Elizabeth Sloane (Chastain) é uma
lobista talentosa que vive para a sua carreira. Depois de anos flertando com os
barões da indústria bélica, a empresa para a qual trabalha finalmente tem a
chance de representá-los junto aos senadores. Porém, sendo contra a ideologia
de seus clientes, ela passa a representar uma firma concorrente que está
tentando emplacar um adendo à Segunda Emenda, que exigirá aprovação psicológica
para as pessoas que pretendam comprar armas de fogo.

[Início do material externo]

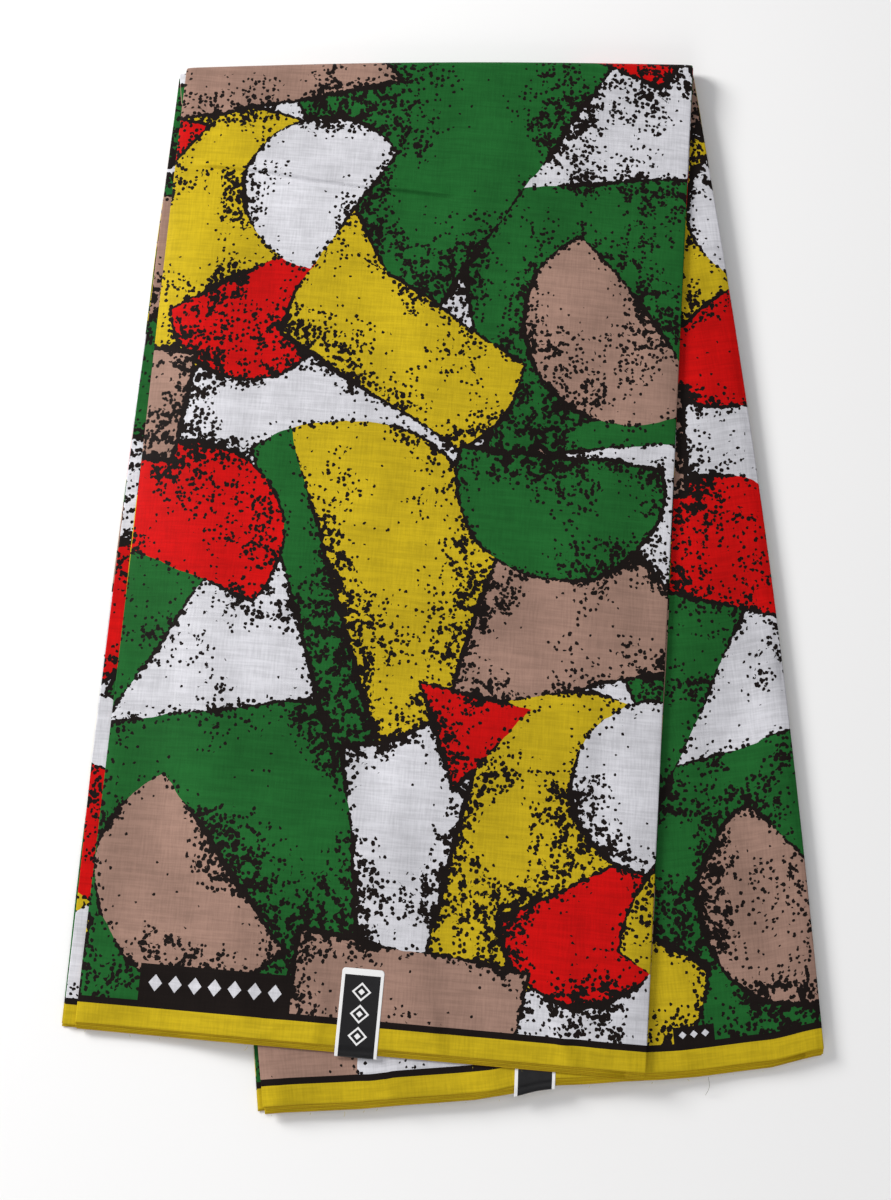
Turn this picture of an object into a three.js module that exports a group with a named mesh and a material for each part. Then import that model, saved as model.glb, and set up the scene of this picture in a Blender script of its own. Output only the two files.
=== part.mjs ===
// A folded length of African wax print cotton, lying flat.
//
// One uncut piece, 5.49 m long and 1.17 m between its selvedges, is folded zigzag into
// panels 300 mm wide, and the bundle is then folded in half across the top, so that both
// selvedges lie together at the foot. The half-way fold is a little askew, which fans the
// panels out: from the top down they are the front, right, left and back stacks. The front
// and back stacks are one bundle over the outer bend, and the right and left stacks are the
// bundle inside it. The hidden layers of each stack share one rounded solid, with grooves
// between its layers along the folded sides and steps at its hem.
//
// Millimetres. X runs along the top fold, Y points from the hem to the top fold, Z is up.

import * as THREE from 'three';

// One bundle of folded layers and the slit of air between two bundles.
const stackThickness = 3.0;
const seamGap = 0.3;
const stackPitch = stackThickness + seamGap;
const stackCount = 4;
const bundleHeight = stackCount * stackThickness + (stackCount - 1) * seamGap;

// The bends at the top fold share one axis at half the bundle's height.
const bendAxisHeight = bundleHeight / 2;
const outerBendInside = bendAxisHeight - stackThickness;
const innerBendInside = seamGap / 2;

// How the cloth settles where the stacks beneath it end.
const settleWidth = 60;

// The top fold bows slightly away from the hem between its two ends.
const foldLine = { leftY: -2.2, rightY: -0.3, bow: 2.6 };

// Layer grooves along the folded sides and steps at the hem, from the underside up.
// Inset is how far that level of the edge lies inside the panel's outline.
const edgeLevels = [
  { rise: 0.0, sideInset: 0.9, hemInset: 0.8 },
  { rise: 0.17, sideInset: 0.0, hemInset: 0.0 },
  { rise: 0.33, sideInset: 0.7, hemInset: 1.3 },
  { rise: 0.5, sideInset: 0.1, hemInset: 0.7 },
  { rise: 0.67, sideInset: 0.8, hemInset: 1.9 },
  { rise: 0.84, sideInset: 0.2, hemInset: 1.3 },
  { rise: 1.0, sideInset: 1.1, hemInset: 2.1 },
];

// Corners of each stack as it lies, from the left end of the top fold: where its sides
// meet the fold, and its two hem corners. Bows push the middle of an edge outwards.
// fineFrom and fineTo bound the part of its width that bends over an edge beneath it.
const panels = {
  front: {
    foldLeft: 1.2, foldRight: 299.6,
    hemLeft: { x: -42.9, y: -551.8 }, hemRight: { x: 258.6, y: -578.3 },
    leftBow: 0, rightBow: 0, fineFrom: 0, fineTo: 0.52,
  },
  right: {
    foldLeft: -2.9, foldRight: 300.2,
    hemLeft: { x: 58.8, y: -595.8 }, hemRight: { x: 354.5, y: -565.7 },
    leftBow: 0, rightBow: 6.5, fineFrom: 0.6, fineTo: 1,
  },
  left: {
    foldLeft: -3.4, foldRight: 299.7,
    hemLeft: { x: -50.5, y: -549.7 }, hemRight: { x: 248.3, y: -576.1 },
    leftBow: 2.5, rightBow: 0, fineFrom: 0, fineTo: 0.42,
  },
  back: {
    foldLeft: 2.4, foldRight: 300.8,
    hemLeft: { x: 55.0, y: -593.6 }, hemRight: { x: 351.0, y: -563.4 },
    leftBow: 0, rightBow: 0, fineFrom: 0, fineTo: 0,
  },
};

// The right stack's hem hangs in two shallow swags with a nick between them, which fade
// out towards the top fold with this power of the place along the stack.
const swagFade = 6;
const rightHemSwag = [
  { across: 0.0, drop: 0.0 },
  { across: 0.2, drop: 2.6 },
  { across: 0.4, drop: 4.0 },
  { across: 0.5, drop: 0.6 },
  { across: 0.6, drop: 2.2 },
  { across: 0.76, drop: 4.2 },
  { across: 0.9, drop: 3.4 },
  { across: 1.0, drop: 0.0 },
];

// The two stuck labels, seen from above: their corners clockwise from the top left, and the
// surface they are stuck on. Both run on to the edge of a hem, and only the first one's top
// corners show round.
const labelThickness = 0.5;
const labels = [
  {
    name: 'hem_label', on: bundleHeight, topRadius: 1.8,
    corners: [
      { x: 99.6, y: -518.6 }, { x: 121.9, y: -520.6 },
      { x: 117.8, y: -565.6 }, { x: 95.5, y: -563.6 },
    ],
  },
  {
    name: 'under_label', on: 3 * stackPitch - seamGap, topRadius: 0,
    corners: [
      { x: 190.4, y: -572.8 }, { x: 211.2, y: -574.6 },
      { x: 210.9, y: -580.7 }, { x: 190.0, y: -584.5 },
    ],
  },
];

// Mesh density: steps across the bending part and the flat part of a stack, and along it.
const fineColumns = 14;
const plainColumns = 5;
const longRows = 7;
const hemRows = 6;
const hemZone = 0.14;
const bendSteps = 8;

// The part's origin is the middle of the box that the bundle fills, on the surface it
// lies on: the left stack's hem corner and the right stack's hem corners reach furthest.
const foldCrown = (foldLine.leftY + foldLine.rightY) / 2 + foldLine.bow + bendAxisHeight;
const origin = {
  x: (panels.left.hemLeft.x + panels.right.hemRight.x) / 2,
  y: (panels.right.hemLeft.y + foldCrown) / 2,
};

const mix = (from, to, share) => from + (to - from) * share;
const bowShape = (share) => Math.sin(Math.PI * share);

const foldY = (across) => mix(foldLine.leftY, foldLine.rightY, across)
  + foldLine.bow * bowShape(across);

// Smooth value between the rows of a short table.
function tableValue(rows, place) {
  const last = rows.length - 1;
  const next = Math.max(1, rows.findIndex((row) => row.across >= place));
  const index = Math.min(next, last);
  const before = rows[index - 1];
  const after = rows[index];
  const share = (place - before.across) / (after.across - before.across);
  const eased = share * share * (3 - 2 * share);
  return mix(before.drop, after.drop, eased);
}

// Point of a stack's outline plan: across from its left side to its right, along from the
// top fold to the hem.
function planPoint(panel, across, along, hemSwag) {
  const left = {
    x: mix(panel.foldLeft, panel.hemLeft.x, along) - panel.leftBow * bowShape(along),
    y: mix(foldY(0), panel.hemLeft.y, along),
  };
  const right = {
    x: mix(panel.foldRight, panel.hemRight.x, along) + panel.rightBow * bowShape(along),
    y: mix(foldY(1), panel.hemRight.y, along),
  };
  const crown = foldY(across) - mix(foldY(0), foldY(1), across);
  const swag = hemSwag ? tableValue(hemSwag, across) * along ** swagFade : 0;
  return {
    x: mix(left.x, right.x, across),
    y: mix(left.y, right.y, across) + crown * (1 - along) - swag,
  };
}

// How far a point lies outside a stack's straight-sided outline, or 0 inside it.
function distanceOutside(panel, point) {
  const corners = [
    { x: panel.foldLeft, y: foldLine.leftY + bundleHeight },
    panel.hemLeft,
    panel.hemRight,
    { x: panel.foldRight, y: foldLine.rightY + bundleHeight },
  ];
  const sides = corners.slice(0, 3).map((from, index) => {
    const to = corners[index + 1];
    const length = Math.hypot(to.x - from.x, to.y - from.y);
    return ((point.x - from.x) * (to.y - from.y) - (point.y - from.y) * (to.x - from.x)) / length;
  });
  return Math.max(0, ...sides);
}

// Share of a stack's height that it still lends to the cloth above at a point.
function support(panel, point) {
  const share = Math.min(1, distanceOutside(panel, point) / settleWidth);
  return 1 - share * share * (3 - 2 * share);
}

const beneath = {
  back: [],
  left: [panels.back],
  right: [panels.back, panels.left],
  front: [panels.back, panels.left, panels.right],
};

function underside(name, point) {
  return beneath[name].reduce((height, panel) => height + stackPitch * support(panel, point), 0);
}

// Shares from 0 to 1, close together between two of them and further apart elsewhere.
function columnShares(panel) {
  const shares = [0];
  const addSteps = (from, to, steps) => {
    for (let step = 1; step <= steps && to > from; step += 1) {
      shares.push(mix(from, to, step / steps));
    }
  };
  addSteps(0, panel.fineFrom, plainColumns);
  addSteps(panel.fineFrom, panel.fineTo, fineColumns);
  addSteps(panel.fineTo, 1, plainColumns);
  return shares;
}

// Rows of a stack from its hem to the top fold, then round the bend if it has one.
function stackRows(withBend) {
  const rows = [];
  for (let step = 0; step < hemRows; step += 1) {
    rows.push({ along: 1 - hemZone * (step / hemRows), turn: 0 });
  }
  for (let step = 0; step <= longRows; step += 1) {
    rows.push({ along: (1 - hemZone) * (1 - step / longRows), turn: 0 });
  }
  for (let step = 1; withBend && step <= bendSteps; step += 1) {
    rows.push({ along: 0, turn: Math.PI * (step / bendSteps) });
  }
  return rows;
}

// Place of one point of a stack. The slant of the cloth carries it sideways round the bend
// as far as the stack that it runs into.
function stackPoint(name, shape, across, row, level) {
  const panel = panels[name];
  const inset = (2 * across - 1) * (across === 0 || across === 1 ? level.sideInset : 0);
  const plan = planPoint(panel, across, row.along, shape.hemSwag);
  const lift = underside(name, plan);
  const atHem = row.along === 1;
  if (row.along > 0) {
    return new THREE.Vector3(
      plan.x - inset,
      plan.y + (atHem ? level.hemInset : 0),
      lift + level.rise * stackThickness,
    );
  }
  if (!shape.bendInside) {
    return new THREE.Vector3(
      plan.x - inset,
      plan.y - seamGap,
      lift + level.rise * stackThickness,
    );
  }
  const radius = shape.bendInside + level.rise * stackThickness;
  const sidestep = panels[shape.runsInto].foldLeft - panel.foldLeft;
  return new THREE.Vector3(
    plan.x - inset + sidestep * (row.turn / Math.PI),
    plan.y + radius * Math.sin(row.turn),
    bendAxisHeight + radius * Math.cos(row.turn),
  );
}

// A closed solid over a grid of columns, rows and levels: only its outer faces are made.
function stackGeometry(name, shape) {
  const columns = columnShares(panels[name]);
  const rows = stackRows(Boolean(shape.bendInside));
  const size = [columns.length, rows.length, edgeLevels.length];
  const positions = [];
  const indexOf = new Map();
  const triangles = [];

  const vertex = (cell) => {
    const key = cell.join();
    if (!indexOf.has(key)) {
      const [column, row, level] = cell;
      const point = stackPoint(name, shape, columns[column], rows[row], edgeLevels[level]);
      indexOf.set(key, positions.length / 3);
      positions.push(point.x - origin.x, point.y - origin.y, point.z);
    }
    return indexOf.get(key);
  };

  // One face of the grid: axis is held at one end, and u and v run over the other two.
  const addFace = (axis, u, v, atEnd) => {
    for (let i = 0; i < size[u] - 1; i += 1) {
      for (let j = 0; j < size[v] - 1; j += 1) {
        const corner = (di, dj) => {
          const cell = [0, 0, 0];
          cell[axis] = atEnd ? size[axis] - 1 : 0;
          cell[u] = i + di;
          cell[v] = j + dj;
          return vertex(cell);
        };
        const quad = [corner(0, 0), corner(1, 0), corner(1, 1), corner(0, 1)];
        const [a, b, c, d] = atEnd ? quad : quad.reverse();
        triangles.push(a, b, c, a, c, d);
      }
    }
  };
  addFace(0, 1, 2, false);
  addFace(0, 1, 2, true);
  addFace(1, 2, 0, false);
  addFace(1, 2, 0, true);
  addFace(2, 0, 1, false);
  addFace(2, 0, 1, true);

  const geometry = new THREE.BufferGeometry();
  geometry.setAttribute('position', new THREE.Float32BufferAttribute(positions, 3));
  geometry.setIndex(triangles);
  geometry.computeVertexNormals();
  return geometry;
}

function stackMesh(nodeName, name, colour, shape) {
  const material = new THREE.MeshStandardMaterial({ color: colour, roughness: 0.8, metalness: 0 });
  const mesh = new THREE.Mesh(stackGeometry(name, shape), material);
  mesh.name = nodeName;
  return mesh;
}

// A flat label, a seam's gap above the cloth that it is stuck on.
function labelMesh({ name, on, topRadius, corners }) {
  const [topLeft, topRight, bottomRight, bottomLeft] = corners.map(
    ({ x, y }) => new THREE.Vector2(x - origin.x, y - origin.y),
  );
  const towards = (from, to) => to.clone().sub(from).setLength(topRadius).add(from);
  const outline = new THREE.Shape();
  const curveTo = (corner, end) => {
    if (topRadius > 0) {
      outline.quadraticCurveTo(corner.x, corner.y, end.x, end.y);
    }
  };
  const leftStart = towards(topLeft, bottomLeft);
  const topEnd = towards(topRight, topLeft);
  outline.moveTo(leftStart.x, leftStart.y);
  curveTo(topLeft, towards(topLeft, topRight));
  outline.lineTo(topEnd.x, topEnd.y);
  curveTo(topRight, towards(topRight, bottomRight));
  outline.lineTo(bottomRight.x, bottomRight.y);
  outline.lineTo(bottomLeft.x, bottomLeft.y);
  outline.closePath();
  const geometry = new THREE.ExtrudeGeometry(outline, {
    depth: labelThickness, bevelEnabled: false, curveSegments: 4,
  });
  const material = new THREE.MeshStandardMaterial({ color: '#15131a', roughness: 0.35 });
  const mesh = new THREE.Mesh(geometry, material);
  mesh.name = name;
  mesh.position.z = on + seamGap;
  return mesh;
}

const foldedCloth = new THREE.Group();
foldedCloth.add(
  stackMesh('back_stack', 'back', '#8b7164', {}),
  stackMesh('left_stack', 'left', '#b39b1a', {}),
  stackMesh('right_stack', 'right', '#1c4b24', {
    bendInside: innerBendInside,
    runsInto: 'left',
    hemSwag: rightHemSwag,
  }),
  stackMesh('front_stack', 'front', '#225826', {
    bendInside: outerBendInside,
    runsInto: 'back',
  }),
  ...labels.map(labelMesh),
);

export default foldedCloth;
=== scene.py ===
# A folded length of African wax print cotton lying flat: thin folded layers over the packed
# solids, a generic drawn print with selvedge borders, and two plain stuck labels.
import math
import bpy
import numpy as np
from mathutils import Matrix, Vector


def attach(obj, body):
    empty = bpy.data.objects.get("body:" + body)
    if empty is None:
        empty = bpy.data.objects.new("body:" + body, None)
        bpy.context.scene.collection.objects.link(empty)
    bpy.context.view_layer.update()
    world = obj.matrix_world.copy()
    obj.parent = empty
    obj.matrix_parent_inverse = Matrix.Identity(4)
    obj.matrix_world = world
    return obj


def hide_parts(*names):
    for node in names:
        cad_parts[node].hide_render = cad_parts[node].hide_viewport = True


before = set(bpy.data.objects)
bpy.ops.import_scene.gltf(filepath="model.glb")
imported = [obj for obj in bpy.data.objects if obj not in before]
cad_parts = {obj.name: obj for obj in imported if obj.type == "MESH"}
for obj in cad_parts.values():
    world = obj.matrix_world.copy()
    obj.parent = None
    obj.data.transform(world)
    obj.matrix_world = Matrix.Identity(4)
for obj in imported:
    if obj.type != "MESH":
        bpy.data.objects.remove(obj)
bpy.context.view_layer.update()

mm = 0.001
print("scene: the packed frame is loaded")


# The bundle, in millimetres from the left end of its top fold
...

Ora, a princípio a questão parece até algo
imbecil de se discutir, pois como aponta Elizabeth em dado momento, se é exigido
avaliações completas para indivíduos em busca de uma carteira de motorista,
porque alguém pode simplesmente comprar uma arma apenas com sua identidade em
mãos? Entretanto, seria ingenuidade pensar que as liberdades garantidas pela
constituição são realmente a motivação por trás dos ideais conservadores, e
isso nos Estados Unidos, aqui no Brasil e em qualquer lugar. Os interesses são
puramente econômicos, e o Capital não enxerga vítimas, mas lucro. Um tiroteio
em uma escola não é uma tragédia que poderia ser prevenida, mas um efeito
colateral, uma margem de erro aceitável. E em última análise, trazer os
principais argumentos em torno dessa disputa e expor de forma didática como, no
final, é o dinheiro que move essas tramitações, é um dos acertos de Armas na Mesa.
Por outro lado, o filme muitas
vezes força a barra pra chegar onde quer – e o desfecho em si, por exemplo, não incomoda, e acho
até bonitinho o seu otimismo sonhador, mas o caminho até ele é pavimentado com
elementos desnecessariamente fantasiosos que, não raramente, quebram a
sobriedade tão rígida da narrativa. E se as primeiras cenas trazem diálogos
intrincados e propositalmente complexos sobre as estratégias de Elizabeth, posteriormente o
longa parece querer flertar com alguns dos 007s mais cafonas ao introduzir uma “barata
espiã”, que pode ser controlada remotamente para servir de escuta. Ou pior,
quando, coincidentemente, um dos lobistas se envolve numa situação em que uma arma
de fogo acaba sendo crucial em um espaço público. Além disso, por mais que
Jessica Chastain consiga convencer que Sloane é uma mulher de intelecto
singular, suas estratégias parecem funcionar mais devido à estupidez de seus
adversários do que pelos méritos de sua inteligência – e mais de uma vez o
filme nos deixa espiar os “vilões” tendo ataques de nervos no “covil” quando
algo dá errado.
A atriz, aliás, foge do estereótipo da
mulher fria de negócios (que, na verdade, é exatamente o tipo escrito pelo
roteiro) e consegue imprimir uma energia palpável na protagonista. Não só
acreditamos que Elizabeth não tem outros interesses se não os profissionais,
como também compramos completamente que ela se diverte com aquilo tudo, e isso
porque Chastain é hábil ao transparecer o prazer que sua personagem tem de estar "disputando o jogo". E ajuda, nesse sentido, que seja auxiliada por um elenco
afinado de coadjuvantes; de Michael Stuhlbarg como seu rival lobista (que
graças ao ator soa mais inteligente do que realmente é), até Mark Strong
(austero na medida certa) e passando ainda por John Lithgow (sempre
interessante como uma figura opressiva). Da mesma forma, a fotografia cinzenta e
dessaturada ajuda a compor o tom de frieza dos escritórios e tribunais de Washington por onde
perambula a tal Miss Sloane, não só impregnando a narrativa com crueza, como também compondo aqueles ambientes como partes do mesmo tabuleiro.
Amarrando todas as suas pontas e
satisfazendo o espectador com um afago na saída, Armas na Mesa é relevante na mesma medida em que pode ser
prejudicial às questões que levanta. Por um lado propõe a discussão em torno da
posse de armas de fogo de forma divertida em um thriller político que, tropeços
à parte, se leva a sério o suficiente para funcionar; por outro, traz um
otimismo ingênuo e anacrônico sobre um sistema cínico que, hoje, mais do que
nunca, vemos falhar em proteger os interesses dos seus cidadãos todos os dias
(e se você estiver lendo isso daqui uns 20 anos, espero que Donald Trump não tenha instaurado uma ditadura nos Estados Unidos e que Michel Temer já esteja, no mínimo, aposentado).
NOTA: 7/10
Me preocupa ver um certo desvalor às performances de Chastain e ela carregar isso com seus bons filmes, que praticamente ficam incólumes.